The corner's even worse.
Oh, God.
[ Inhales deeply .]
Fine! Deal.
Good.
I have a plan.
[ Laughs .]
Aah! Aah! I'm gonna be sick! Get me out of this thing! Safe-ty in numbers.
[ Techno music plays .]
Alice: Hey, thanks for nothing.
Warden: Fork or spoon? Sacrificing skewers! Mm.
[ Heart beats .]
Stage 4 already? I did it! It's working! [ Cries .]
[ Sighs .]
Sometimes, you must let go to move on.
I'll never let go of Jared.
What am I holding on to? He's dead.
[ Cries .]
Jared: Aah! Aah! Wake up! Wake up! Wake up! This better work, numb nuts.
Of course, it'll work.
[ Techno music plays .]
Aah! [ Groaning .]
[ All laugh nervously .]
Damn, you really did light the warden's room on fire.
I guess I was wrong.
You ain't no stoolie.
Yeah, it's just me, loyal old Ash.
Ohh! Ohh! Warden: [ Laughs .]
Aah! Hey, what gives? Nothing, Itold him to think of his best memory.
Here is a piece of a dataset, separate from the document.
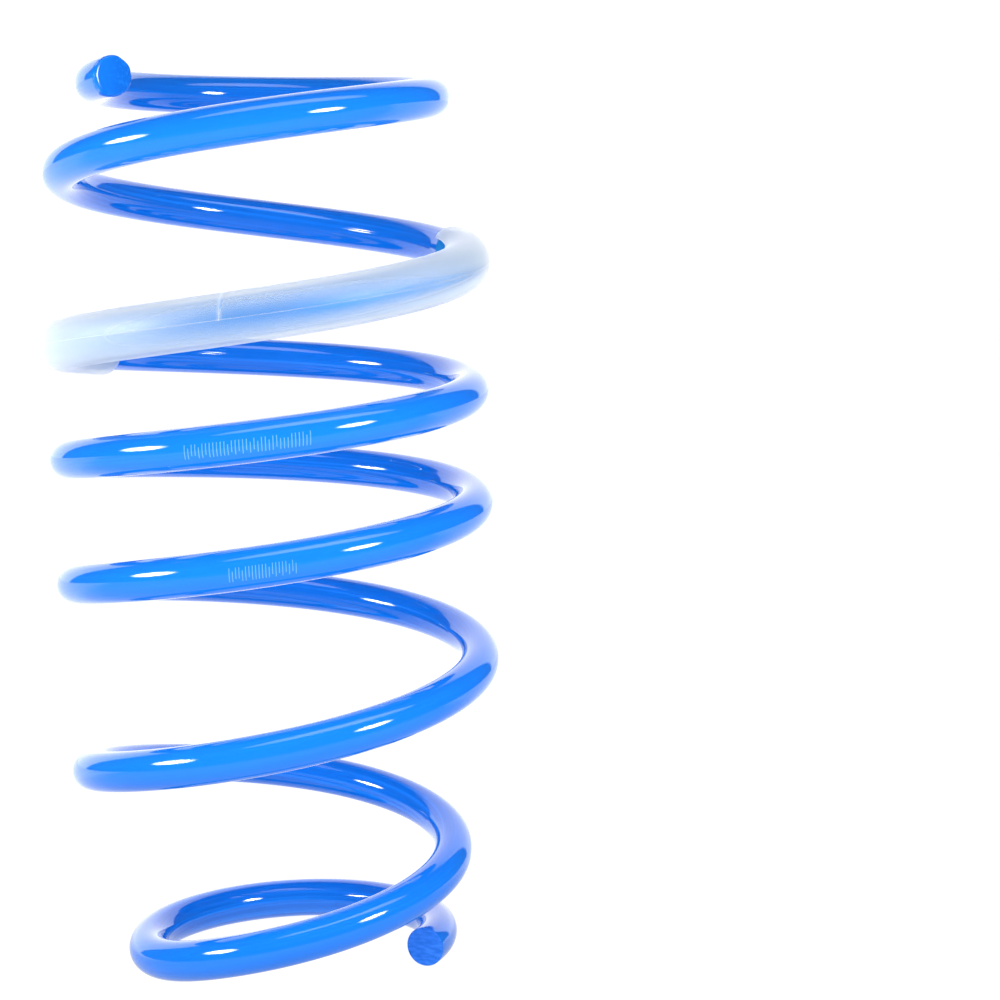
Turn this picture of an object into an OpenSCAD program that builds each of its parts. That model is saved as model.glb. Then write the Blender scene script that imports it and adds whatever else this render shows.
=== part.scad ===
// Suspension coil spring: one length of round wire wound right-handed into a barrel,
// with closed end coils of different size and a split plastic sleeve on one coil.
// The origin is on the coil axis, on the plane that the lower end coil stands on.
// Angles run anticlockwise seen from above: 0 is +X (right) and 270 is -Y (front).

/* [Wire] */
// Diameter of the round wire
wire_d = 12.7; // [10:0.1:14]
// Sides of the wire's cross section
wire_sides = 16; // [12:4:24]

/* [Coil] */
// Height of the unloaded spring over both end coils
free_length = 292; // [270:1:320]
// Turns of wire from the lower tip to the upper tip
total_turns = 6.6667; // [6.5:0.0001:6.8]
// Angle of the lower tip round the axis
tip_angle = -23; // [-30:1:-15]
// Inner diameter of the lower end coil, which sits round the lower seat
lower_inner_d = 82; // [78:0.5:86]
// Inner diameter of the upper end coil, which sits round the upper seat
upper_inner_d = 88; // [84:0.5:92]
// Outer diameter of the barrel's widest coils
body_outer_d = 141.7; // [136:0.1:146]

/* [Winding] */
// Turns from the lower tip that lie flat and hold the lower seat's diameter
flat_turns = 0.55; // [0.5:0.01:0.6]
// Turn at which the coils reach the full body diameter
widen_end = 1.85; // [1.6:0.01:2.1]
// Turn at which the coils start to narrow again
narrow_start = 5.2; // [5:0.01:5.4]
// Rise per turn of the open coils, next to each end
open_pitch = 64; // [58:0.5:70]
// Rise per turn of the closer coils in the middle of the barrel
body_pitch = 36.2; // [32:0.1:40]
// Rise per turn at the upper tip, where the coil is nearly flat
end_pitch = 5; // [2:0.5:8]
// Turn at which the wire has left the lower seat and climbs at the open pitch
lower_open_start = 0.75; // [0.68:0.01:0.9]
// Turn at which the lower open pitch starts to close up
lower_open_end = 1.9; // [1.7:0.01:2.2]
// Turn at which the coils have closed up to the body pitch
body_pitch_start = 3.3; // [3:0.01:3.6]
// Turn at which the coils start to open up again
body_pitch_end = 4.55; // [4.3:0.01:4.8]
// Turn at which the wire climbs at the open pitch again, before it levels out
upper_open_turn = 5.25; // [5.1:0.01:5.5]

/* [Sleeve] */
// Wall of the split plastic sleeve
sleeve_wall = 1.4; // [1:0.1:2]
// Gap between the wire and the sleeve's bore
sleeve_gap = 0.15; // [0.1:0.01:0.25]
// Width of the slit, which faces the coil axis
sleeve_slit = 6; // [3:0.5:8]
// Turn at which the sleeve starts
sleeve_start = 4.49; // [4.44:0.01:4.6]
// Turn at which the sleeve ends
sleeve_end = 5.12; // [5:0.01:5.15]

/* [Hidden] */
// The wire is cut into quarter turns, each facing one side, between its two end coils.
SIDES = ["front", "right", "back", "left"];
QUARTER_COUNT = 21;
QUARTERS = [for (k = [0 : QUARTER_COUNT - 1]) str("coil_", 1 + floor(k / 4), "_", SIDES[k % 4])];
// The sleeve is cut at the same planes as the wire that it rides on.
SLEEVES = ["sleeve_left", "sleeve_front", "sleeve_right"];
FIRST_SLEEVED_QUARTER = 15;

wire_r = wire_d / 2;
lower_r = lower_inner_d / 2 + wire_r;
upper_r = upper_inner_d / 2 + wire_r;
body_r = body_outer_d / 2 - wire_r;
sleeve_inner_r = wire_r + sleeve_gap;
sleeve_outer_r = sleeve_inner_r + sleeve_wall;
// Angle of the first cut, where the lower end coil hands over to the first quarter turn
first_cut_angle = 225;
// Step between cross sections along the wire
ring_step = 7.5 / 360;
// How far the wire runs past an end face before that face is cut square
tip_overrun = 0.01;
sleeve_arc_steps = 16;
wire_blue = [0.10, 0.45, 0.95];
sleeve_milk = [0.85, 0.90, 0.97, 0.6];

// Winding charts: [turn, value] pairs, joined by smooth steps.
radius_chart = [
    [0, lower_r],
    [flat_turns, lower_r],
    [widen_end, body_r],
    [narrow_start, body_r],
    [total_turns, upper_r]
];
pitch_chart = [
    [0, 0],
    [flat_turns, 0],
    [lower_open_start, open_pitch],
    [lower_open_end, open_pitch],
    [body_pitch_start, body_pitch],
    [body_pitch_end, body_pitch],
    [upper_open_turn, open_pitch],
    [total_turns, end_pitch]
];

// Smooth step from 0 to 1, and its integral
function smooth(u) = u * u * (3 - 2 * u);
function smooth_area(u) = u * u * u - u * u * u * u / 2;

// Stretch of a chart that holds turn t, and how far along that stretch t lies
function stretch(chart, t) = max([for (i = [0 : len(chart) - 2]) if (i == 0 || t >= chart[i][0]) i]);
function share(chart, i, t) =
    min(max((t - chart[i][0]) / (chart[i + 1][0] - chart[i][0]), 0), 1);

// Value of a chart at turn t
function read_chart(chart, t) =
    let (i = stretch(chart, t))
    let (u = share(chart, i, t))
    chart[i][1] + (chart[i + 1][1] - chart[i][1]) * smooth(u);

// Area under a chart from its first turn to turn t
function chart_area(chart, t, i = 0) =
    i > len(chart) - 2 || t <= chart[i][0] ? 0 :
    let (u = share(chart, i, t))
    (chart[i + 1][0] - chart[i][0])
        * (chart[i][1] * u + (chart[i + 1][1] - chart[i][1]) * smooth_area(u))
        + chart_area(chart, t, i + 1);

// The charts' rise is stretched by a hair so that the free length comes out exact.
rise_scale = (free_length - wire_d) / chart_area(pitch_chart, total_turns);

function coil_r(t) = read_chart(radius_chart, t);
function coil_z(t) = wire_r + rise_scale * chart_area(pitch_chart, t);
function coil_angle(t) = tip_angle + 360 * t;
function turn_at(angle) = (angle - tip_angle) / 360;
function cut_turn(k) = turn_at(first_cut_angle + 90 * k);

// A round tube cut by a plane through the axis is taller than it is round, by its slope.
function tube_stretch(t) =
    let (slope = rise_scale * read_chart(pitch_chart, t) / (2 * PI * coil_r(t)))
    sqrt(1 + slope * slope);

// One point of the cross section at turn t: phi 0 faces outward and phi 90 faces up.
function section_point(t, radius, phi) =
    let (r = coil_r(t) + radius * cos(phi))
    [
        r * cos(coil_angle(t)),
        r * sin(coil_angle(t)),
        coil_z(t) + radius * tube_stretch(t) * sin(phi)
    ];

// Evenly spaced turns from start to end, both included
function turns_between(start, end) =
    let (steps = max(ceil((end - start) / ring_step - 0.01), 1))
    [for (i = [0 : steps]) start + (end - start) * i / steps];

// Solid wire between two planes through the axis
module wire(start, end) {
    turns = turns_between(start, end);
    last = len(turns) - 1;
    n = wire_sides;
    points = [for (t = turns) for (j = [0 : n - 1]) section_point(t, wire_r, 360 * j / n)];
    skin = [
        for (i = [0 : last - 1])
            for (j = [0 : n - 1])
                let (a = i * n + j, b = i * n + (j + 1) % n)
                    for (face = [[a, b, a + n], [b, b + n, a + n]]) face
    ];
    caps = [[for (j = [n - 1 : -1 : 0]) j], [for (j = [0 : n - 1]) last * n + j]];
    polyhedron(points, concat(skin, caps));
}

// Block that cuts the wire square at turn t, taking what lies on one side of that plane
module tip_cutter(t, side) {
    size = 3 * wire_d;
    rotate([0, 0, coil_angle(t)])
        translate([coil_r(t) - size / 2, side < 0 ? -size : 0, coil_z(t) - size / 2])
            cube(size);
}

// Flat closed coil that stands on the lower seat
module lower_end_coil() {
    color(wire_blue)
        difference() {
            wire(-tip_overrun, cut_turn(0));
            tip_cutter(0, -1);
        }
}

// Quarter turn k of the working coils
module quarter_coil(k) {
    color(wire_blue) wire(cut_turn(k), cut_turn(k + 1));
}

// Nearly flat closed coil under the upper seat
module upper_end_coil() {
    color(wire_blue)
        difference() {
            wire(cut_turn(QUARTER_COUNT), total_turns + tip_overrun);
            tip_cutter(total_turns, 1);
        }
}

// Split tube round the wire between two planes through the axis
module sleeve(start, end) {
    turns = turns_between(start, end);
    last = len(turns) - 1;
    m = sleeve_arc_steps;
    reach = 180 - asin(sleeve_slit / 2 / sleeve_inner_r);
    arc = [for (j = [0 : m]) reach * (2 * j / m - 1)];
    // Each ring holds the outer arc and then the inner arc, both from below the slit to above it.
    ring = 2 * (m + 1);
    points = [
        for (t = turns)
            for (radius = [sleeve_outer_r, sleeve_inner_r])
                for (phi = arc) section_point(t, radius, phi)
    ];
    outer = [for (i = [0 : last - 1]) for (j = [0 : m - 1]) i * ring + j];
    inner = [for (a = outer) a + m + 1];
    skin = [
        for (a = outer) for (face = [[a, a + 1, a + ring], [a + 1, a + ring + 1, a + ring]]) face,
        for (a = inner) for (face = [[a, a + ring, a + 1], [a + 1, a + ring, a + ring + 1]]) face
    ];
    // Lips of the slit, below and above it
    lips = [
        for (i = [0 : last - 1])
            let (a = i * ring, b = a + m + 1, c = a + m, d = c + m + 1)
                for (face = [
                    [a, a + ring, b], [b, a + ring, b + ring],
                    [c, d, c + ring], [d, d + ring, c + ring]
                ]) face
    ];
    caps = [
        for (j = [0 : m - 1])
            let (a = j, b = last * ring + j)
                for (face = [
                    [a, a + m + 1, a + m + 2, a + 1],
                    [b, b + 1, b + m + 2, b + m + 1]
                ]) face
    ];
    polyhedron(points, concat(skin, lips, caps));
}

// Section i of the sleeve, on the quarter turn that it rides with
module sleeve_section(i) {
    k = FIRST_SLEEVED_QUARTER + i;
    start = max(cut_turn(k), sleeve_start);
    end = min(cut_turn(k + 1), sleeve_end);
    color(sleeve_milk) sleeve(start, end);
}

lower_end_coil();
for (k = [0 : QUARTER_COUNT - 1])
    quarter_coil(k);
upper_end_coil();
for (i = [0 : len(SLEEVES) - 1])
    sleeve_section(i);
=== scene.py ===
# %% [markdown]
# # A barrel coil spring with a split sleeve
# The spring is one bar of round steel wire, wound hot into a barrel and powder coated a glossy
# blue. A split tube of milky plastic is clipped round one of its upper coils, to quieten it.
# Here both are made the way they are really made: first as straight stock, then wound.

import math

import bpy
import numpy as np
from mathutils import Matrix, Quaternion, Vector


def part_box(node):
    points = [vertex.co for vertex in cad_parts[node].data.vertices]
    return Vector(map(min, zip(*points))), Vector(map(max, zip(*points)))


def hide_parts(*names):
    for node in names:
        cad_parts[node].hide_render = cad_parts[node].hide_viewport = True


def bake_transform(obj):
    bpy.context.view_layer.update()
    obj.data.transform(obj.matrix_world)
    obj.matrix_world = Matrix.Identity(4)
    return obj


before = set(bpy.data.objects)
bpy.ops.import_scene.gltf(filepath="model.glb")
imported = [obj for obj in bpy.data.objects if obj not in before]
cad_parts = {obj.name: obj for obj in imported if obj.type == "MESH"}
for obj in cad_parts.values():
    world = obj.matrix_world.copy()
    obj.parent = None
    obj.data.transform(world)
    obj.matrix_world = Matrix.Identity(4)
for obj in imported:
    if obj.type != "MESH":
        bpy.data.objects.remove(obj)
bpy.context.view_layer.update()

# %% [markdown]
# ## The winding rule
# A coil spring is a rule and not a drawing: at every turn of the wire there is one radius and
# one pitch. Both change along the spring, so each is kept as a short chart of (turn, value)
# pairs, in millimetres, that are joined by smooth steps. The height is the area under the pitch
# chart, scaled so that the spring comes out at its free length.

# %% Sizes and charts
MM = 0.001
WIRE_R = 6.35 * MM
TIP_ANGLE = math.radians(-23)
TURNS = 6.6667
FREE_LENGTH = 292 * MM
SLEEVE_START, SLEEVE_END, CREASE_TURN = 4.49, 5.12, 4.798
SLEEVE_BORE_R, SLEEVE_WALL = 6.5 * MM, 1.4 * MM
LOWER_R, BODY_R, UPPER_R = 47.35, 64.5, 50.35
OPEN_PITCH, BODY_PITCH, END_PITCH = 64, 36.2, 5
RADIUS_CHART = [(0, LOWER_R), (0.55, LOWER_R), (1.85, BODY_R), (5.2, BODY_R), (TURNS, UPPER_R)]
PITCH_CHART = [
    (0, 0),
    (0.55, 0),
    (0.75, OPEN_PITCH),
    (1.9, OPEN_PITCH),
    (3.3, BODY_PITCH),
    (4.55, BODY_PITCH),
    (5.25, OPEN_PITCH),
    (TURNS, END_PITCH),
]


def steps(chart):
    """Pairs of neighbours in a chart, as (start, length, rise)."""
    return [(a[0], b[0] - a[0], b[1] - a[1]) for a, b in zip(chart, chart[1:])]


def chart_value(chart, turn):
    """The chart's value at a turn: the sum of its smooth steps."""
    total = chart[0][1]
    for start, length, rise in steps(chart):
        if rise:
            total = total + rise * smooth(clamped((turn - start) / length))
    return total


def chart_area(chart, turn):
    """The area under the chart up to a turn."""
    total = chart[0][1] * (turn - chart[0][0])
    for start, length, rise in steps(chart):
        if rise:
            u = clamped((turn - start) / length)
            within, beyond = length * (u * u * u * (1 - u / 2)), positive(turn - start - length)
            total = total + rise * (within + beyond)
    return total


print("steps in the two charts:", len(steps(RADIUS_CHART)), len(steps(PITCH_CHART)))

# %% [markdown]
# ## Numbers that flow through nodes
# The same rule is needed twice: in Python, to place things, and inside a node tree, to wind the
# wire. A small class wraps a node's socket, so that an ordinary sum written on it adds the
# Math nodes. The chart functions above then work on plain numbers and on sockets alike.


# %% The socket class and the bench that makes nodes
class Flow:
    """A number that leaves a node."""

    def __init__(self, bench, socket):
        self.bench, self.socket = bench, socket

    def __add__(self, other):
        return self.bench.maths("ADD", self, other)

    def __sub__(self, other):
        return self.bench.maths("SUBTRACT", self, other)

    def __rsub__(self, other):
        return self.bench.maths("SUBTRACT", other, self)

    def __mul__(self, other):
        return self.bench.maths("MULTIPLY", self, other)

    def __truediv__(self, other):
        return self.bench.maths("DIVIDE", self, other)

    def __pow__(self, other):
        return self.bench.maths("POWER", self, other)

    def __neg__(self):
        return self * -1.0

    __radd__, __rmul__ = __add__, __mul__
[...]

Well, then just tell him to think of his worst memory.
UhI never thought of that.
Well, it's worth a try.
[ Grunts .]
[ All crying .]
[ Laughing .]
[ Cries .]
Warden: [ Chuckles .]
Ugh.
[ All scream .]
Warden: [ Crying .]
[ Growling, shrieking .]
Come on, boys--worst memories.
[ Cries .]
[ Cries .]
[ Cries .]
Ohh! Yah! [ Grunts .]
Aah! [ Techno music plays .]
Dual chambers.
Stereophonic.
Alice: Sweet.
[ Shrieks .]
Aah! [ All crying .]
[ Both smooching .]
Jared: Why would she leave me? Warden: Really? A naked orgy? I would have dumped you, too.
We did it! Warden: Aah! I thought I told you to keep that disfigured one away from me.